### Written exercise
Repeat the listing in full. Nothing may be added or left out.

### Data segment

# # # # #

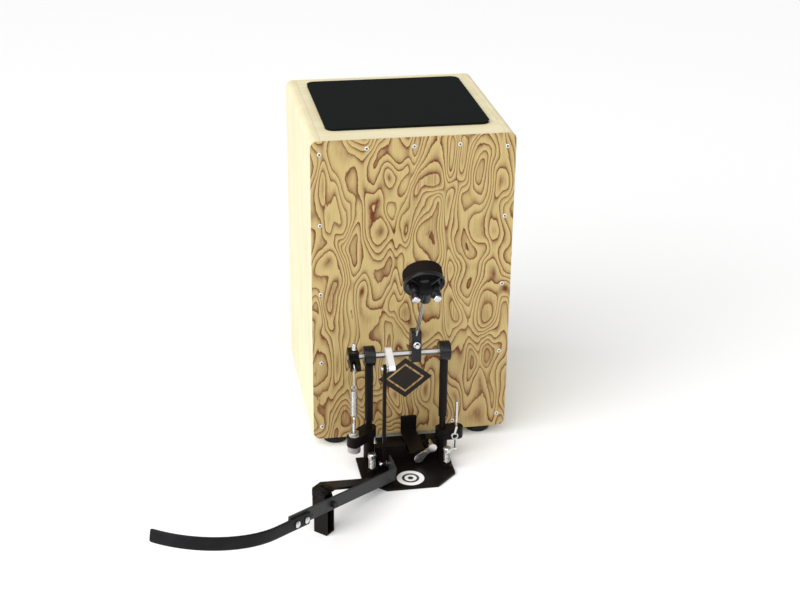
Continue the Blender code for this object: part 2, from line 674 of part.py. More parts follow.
def make_side(shop, hand, post_x, spike_x, neck_bottom, neck_top):
    """One side of the stand: casting with post socket and spike boss, post, housing, bearing."""
    casting_top = PLATE_TOP + CASTING_HEIGHT
    foot = capsule((post_x, AXLE_Y), SOCKET_RADIUS, (spike_x, SPIKE_Y), SPIKE_BOSS_RADIUS)
    casting = shop.piece(hand + "_casting", prism(foot, PLATE_TOP, casting_top), "black_steel")
    shop.join(casting, cylinder(SOCKET_RADIUS, PLATE_TOP, neck_bottom, "z", (post_x, AXLE_Y)))
    shop.cut(casting, cylinder(SPIKE_RADIUS + RUN, 0.0, 2 * casting_top, "z", (spike_x, SPIKE_Y)))
    top = AXLE_Z - HOUSING_RADIUS / 2
    neck = neck_bottom + GAP
    profile = [(0.0, neck), (NECK_RADIUS, neck), (NECK_RADIUS, neck_top),
               (POST_RADIUS, neck_top + POST_RADIUS - NECK_RADIUS), (POST_RADIUS, top), (0.0, top)]
    post = shop.piece(hand + "_post", turned(profile, "z", (post_x, AXLE_Y)), "black_steel")
    half = HOUSING_WIDTH / 2
    shop.cut(post, cylinder(HOUSING_RADIUS + GAP, post_x - HOUSING_WIDTH, post_x + HOUSING_WIDTH, "x",
                            (AXLE_Y, AXLE_Z)))
    bevel = HOUSING_WIDTH / 12
    bore = BEARING_RADIUS + GAP
    rim = [(HOUSING_RADIUS - bevel, post_x - half), (HOUSING_RADIUS, post_x - half + bevel),
           (HOUSING_RADIUS, post_x + half - bevel), (HOUSING_RADIUS - bevel, post_x + half),
           (bore, post_x + half), (bore, post_x - half)]
    housing = turned(rim, "x", (AXLE_Y, AXLE_Z), 32, ring=True)
    shop.piece(hand + "_bearing_housing", housing, "black_plastic")
    corner = AXLE_FLATS / 2 / cos(pi / 6)
    ring = tube_ring(corner + RUN, BEARING_RADIUS, post_x - half, post_x + half, "x", (AXLE_Y, AXLE_Z))
    shop.piece(hand + "_bearing", ring, "nickel")


def make_spike(shop, hand, x, with_bar):
    """A spike screwed through the casting's boss, with the spring that keeps it from turning loose."""
    boss_top = PLATE_TOP + CASTING_HEIGHT
    head = boss_top + GAP + SPIKE_SPRING_LENGTH + GAP
    tip = SPIKE_RADIUS * 1.6
    profile = [(0.0, SPIKE_TIP_LIFT), (SPIKE_RADIUS, SPIKE_TIP_LIFT + tip), (SPIKE_RADIUS, head),
               (SPIKE_HEAD_RADIUS, head), (SPIKE_HEAD_RADIUS, head + SPIKE_HEAD_HEIGHT * 0.8),
               (SPIKE_HEAD_RADIUS * 0.75, head + SPIKE_HEAD_HEIGHT), (0.0, head + SPIKE_HEAD_HEIGHT)]
    frame = Matrix.Translation((x, SPIKE_Y, 0.0))
    spike = shop.piece("spike_" + hand, turned(profile), "chrome", frame)
    if with_bar:
        middle = head + SPIKE_HEAD_HEIGHT / 2
        shop.join(spike, cylinder(SPIKE_BAR_RADIUS, 0.0, SPIKE_BAR_REACH, "x", (0.0, middle), COARSE))
    spring = coil(SPIKE_SPRING_RADIUS, boss_top + GAP, head - GAP, SPIKE_SPRING_TURNS, SPIKE_SPRING_WIRE)
    shop.piece("spike_spring_" + hand, spring, "nickel", frame)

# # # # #

### Complete response
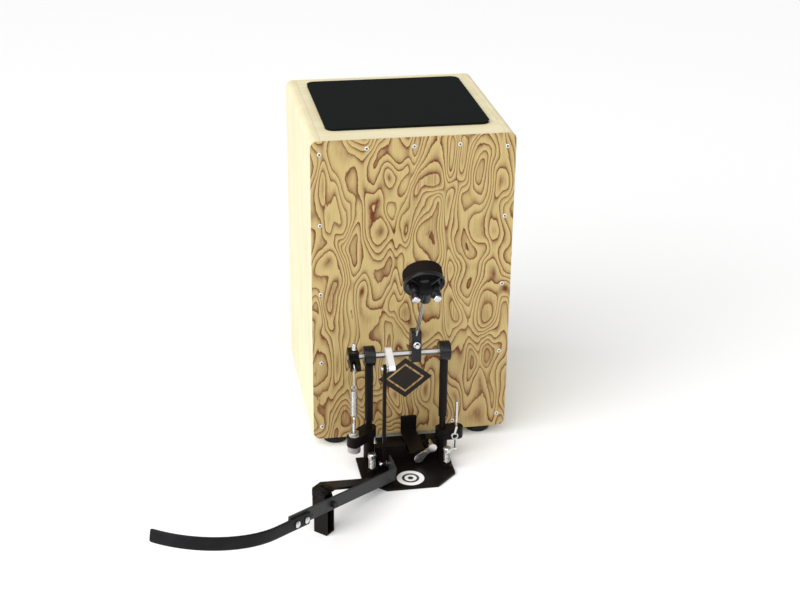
Continue the Blender code for this object: part 2, from line 674 of part.py. More parts follow.
def make_side(shop, hand, post_x, spike_x, neck_bottom, neck_top):
    """One side of the stand: casting with post socket and spike boss, post, housing, bearing."""
    casting_top = PLATE_TOP + CASTING_HEIGHT
    foot = capsule((post_x, AXLE_Y), SOCKET_RADIUS, (spike_x, SPIKE_Y), SPIKE_BOSS_RADIUS)
    casting = shop.piece(hand + "_casting", prism(foot, PLATE_TOP, casting_top), "black_steel")
    shop.join(casting, cylinder(SOCKET_RADIUS, PLATE_TOP, neck_bottom, "z", (post_x, AXLE_Y)))
    shop.cut(casting, cylinder(SPIKE_RADIUS + RUN, 0.0, 2 * casting_top, "z", (spike_x, SPIKE_Y)))
    top = AXLE_Z - HOUSING_RADIUS / 2
    neck = neck_bottom + GAP
    profile = [(0.0, neck), (NECK_RADIUS, neck), (NECK_RADIUS, neck_top),
               (POST_RADIUS, neck_top + POST_RADIUS - NECK_RADIUS), (POST_RADIUS, top), (0.0, top)]
    post = shop.piece(hand + "_post", turned(profile, "z", (post_x, AXLE_Y)), "black_steel")
    half = HOUSING_WIDTH / 2
    shop.cut(post, cylinder(HOUSING_RADIUS + GAP, post_x - HOUSING_WIDTH, post_x + HOUSING_WIDTH, "x",
                            (AXLE_Y, AXLE_Z)))
    bevel = HOUSING_WIDTH / 12
    bore = BEARING_RADIUS + GAP
    rim = [(HOUSING_RADIUS - bevel, post_x - half), (HOUSING_RADIUS, post_x - half + bevel),
           (HOUSING_RADIUS, post_x + half - bevel), (HOUSING_RADIUS - bevel, post_x + half),
           (bore, post_x + half), (bore, post_x - half)]
    housing = turned(rim, "x", (AXLE_Y, AXLE_Z), 32, ring=True)
    shop.piece(hand + "_bearing_housing", housing, "black_plastic")
    corner = AXLE_FLATS / 2 / cos(pi / 6)
    ring = tube_ring(corner + RUN, BEARING_RADIUS, post_x - half, post_x + half, "x", (AXLE_Y, AXLE_Z))
    shop.piece(hand + "_bearing", ring, "nickel")


def make_spike(shop, hand, x, with_bar):
    """A spike screwed through the casting's boss, with the spring that keeps it from turning loose."""
    boss_top = PLATE_TOP + CASTING_HEIGHT
    head = boss_top + GAP + SPIKE_SPRING_LENGTH + GAP
    tip = SPIKE_RADIUS * 1.6
    profile = [(0.0, SPIKE_TIP_LIFT), (SPIKE_RADIUS, SPIKE_TIP_LIFT + tip), (SPIKE_RADIUS, head),
               (SPIKE_HEAD_RADIUS, head), (SPIKE_HEAD_RADIUS, head + SPIKE_HEAD_HEIGHT * 0.8),
               (SPIKE_HEAD_RADIUS * 0.75, head + SPIKE_HEAD_HEIGHT), (0.0, head + SPIKE_HEAD_HEIGHT)]
    frame = Matrix.Translation((x, SPIKE_Y, 0.0))
    spike = shop.piece("spike_" + hand, turned(profile), "chrome", frame)
    if with_bar:
        middle = head + SPIKE_HEAD_HEIGHT / 2
        shop.join(spike, cylinder(SPIKE_BAR_RADIUS, 0.0, SPIKE_BAR_REACH, "x", (0.0, middle), COARSE))
    spring = coil(SPIKE_SPRING_RADIUS, boss_top + GAP, head - GAP, SPIKE_SPRING_TURNS, SPIKE_SPRING_WIRE)
    shop.piece("spike_spring_" + hand, spring, "nickel", frame)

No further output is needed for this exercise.